One option, she said, was the Regional Comprehensive Economic Partnership (RCEP), a proposed free trade agreement that is expected to conclude negotiations next year that involves 10 Association of South East Asian Nations members plus China, Japan, South Korea, New Zealand, Australia and India.
Aranda said Chile had expressed interest in also joining the RCEP, which is backed by China and notably excludes the US.
She said Chile would be happy to join the RCEP but had been told negotiations would be concluded next year, so would wait to see “if there’s any special clause to add new members to the agreement”.
Peru, another signatory nation of the TPP, confirmed last week that it has started talks with China about joining the RCEP, though it still holds hopes for the TPP.
Luis de la Calle, a former Mexican trade negotiator, said on Friday that other TPP members could continue with a modified accord without the US.
China also appears interested in boosting its influence in the American backyard.
In his keynote speech at the Apec summit on Saturday, Chinese President Xi Jinping tried to draw his nation closer to the America’s backyard.

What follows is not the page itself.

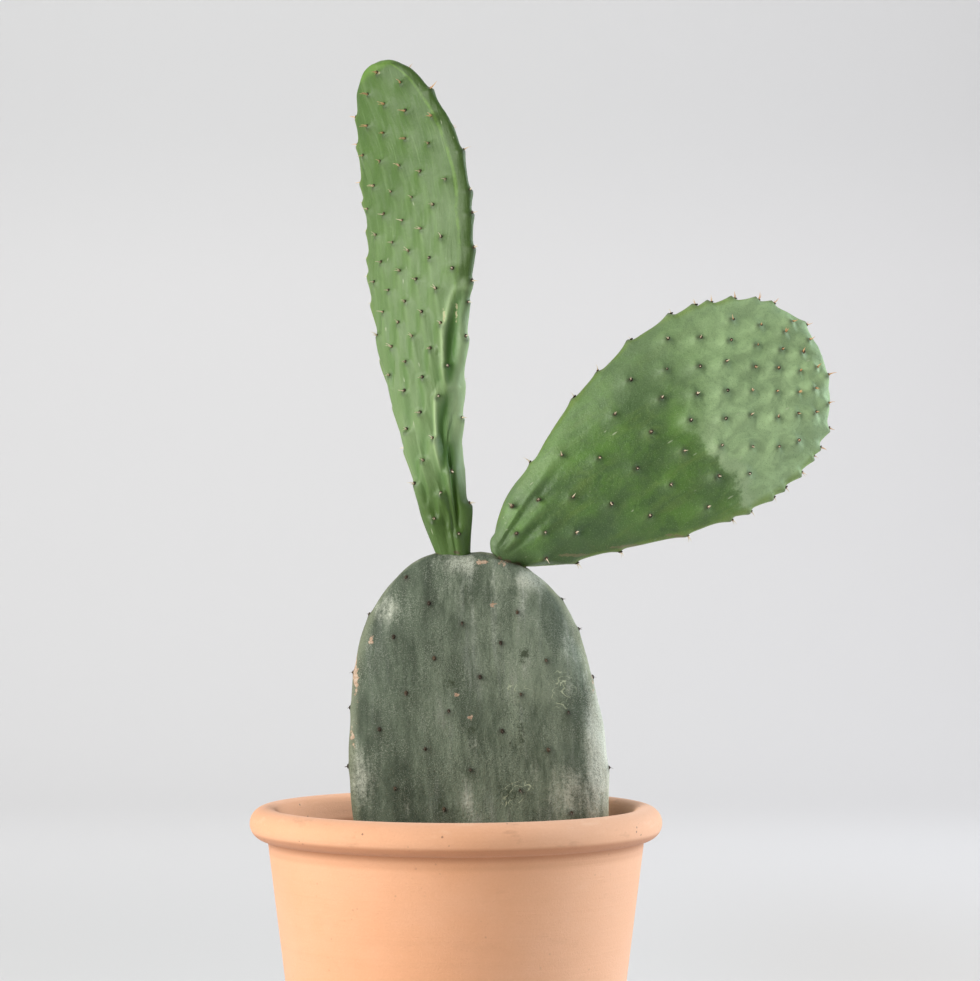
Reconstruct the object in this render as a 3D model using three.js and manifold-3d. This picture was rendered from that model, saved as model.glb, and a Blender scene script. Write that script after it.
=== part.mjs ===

“There is one entry in the English-Chinese dictionary, ‘from China to Peru’, which means all over the world,” Xi said at the beginning of his speech.
He then spoke of sweet potatoes, a common plant that originated in Central and South America.
“I once used the sweet potato as an example to make a point to a group of Chinese business leaders. I said that the vines of sweet potato may stretch in all directions, but they all grow out of its roots,” Xi said. “Similarly, no matter what level of development it may reach, China, with its roots in the Asia-Pacific, will continue to contribute to its development and prosperity.”